Example: if the set contained the strings "keyboard", "mouse", and "monitor", then containsPrefix("key") would return true.

Parameters:
o - String or char[] prefix to look for in the set

internalContains

protected nz.util.TrieStringSet.TSSPagedArray internalContains(nz.util.TrieStringSet.TSSPagedArray p,
                                                               java.lang.String s,
                                                               int c,
                                                               int maxC)

internalContains

protected nz.util.TrieStringSet.TSSPagedArray internalContains(nz.util.TrieStringSet.TSSPagedArray p,
                                                               char[] s,
                                                               int c,
                                                               int maxC)

toArray

public java.lang.Object[] toArray(java.lang.Object[] a)
The toArray(Object []a) method is not supported.
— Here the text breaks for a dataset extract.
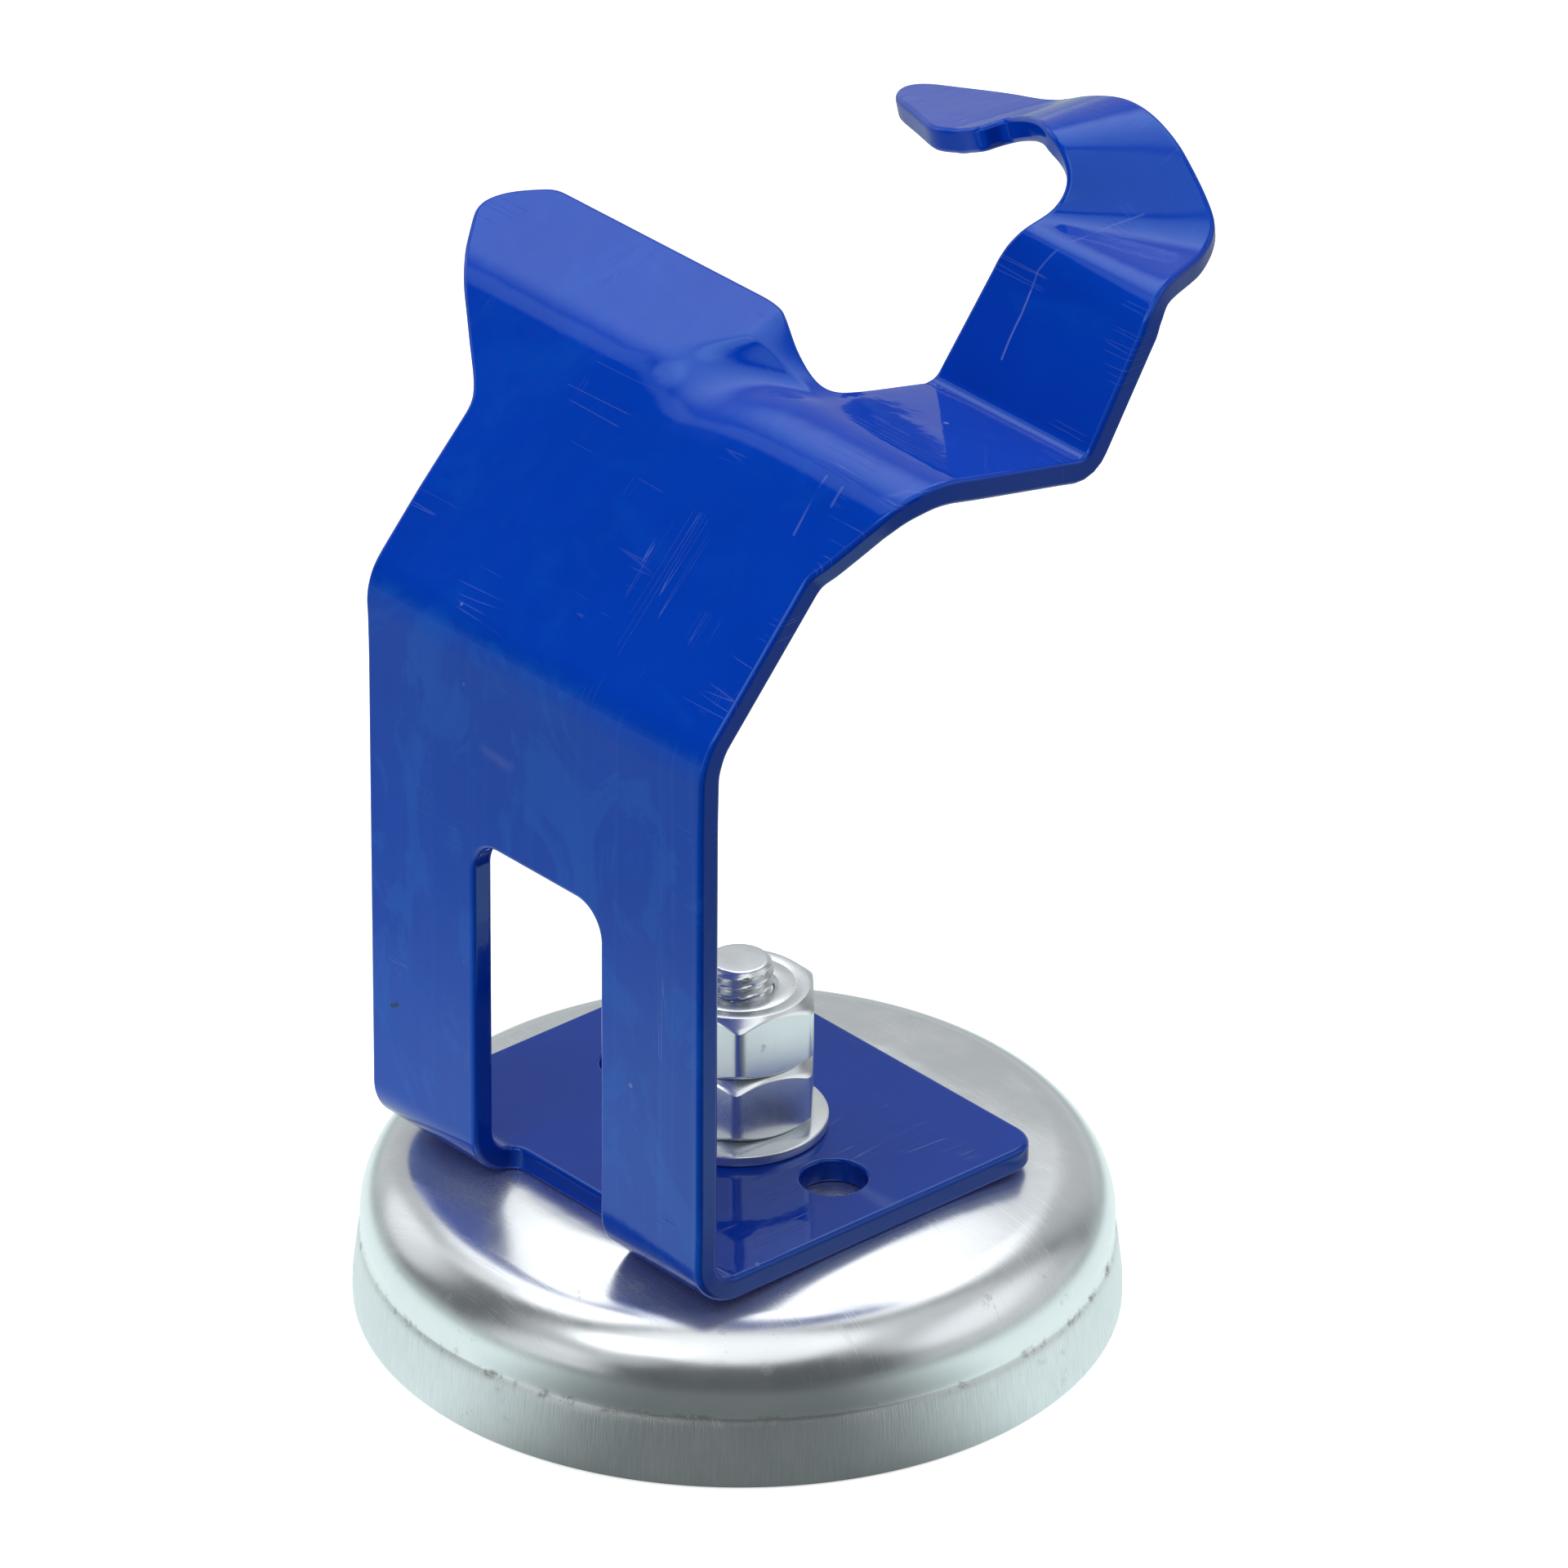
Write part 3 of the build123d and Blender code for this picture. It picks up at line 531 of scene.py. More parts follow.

Use the toArray() method instead.
Overrides:
toArray in class java.util.AbstractCollection
Throws:
ArrayStoreException - always

remove

public boolean remove(java.lang.Object o)
Remove an element from the TrieStringSet. This operation is fairly fast, but memory that might have been used by deleted items is never reclaimed until the entire set is empty. To clear all the items quickly, use clear().
Overrides:
remove in class java.util.AbstractCollection
Parameters:
o - An object purportedly in this set

iterator

public java.util.Iterator iterator()
Create and return a new Iterator for this TrieStringSet. The Iterator that this returns does not support the remove() operation, and its next() operation will always return a String.
Overrides:
iterator in class java.util.AbstractCollection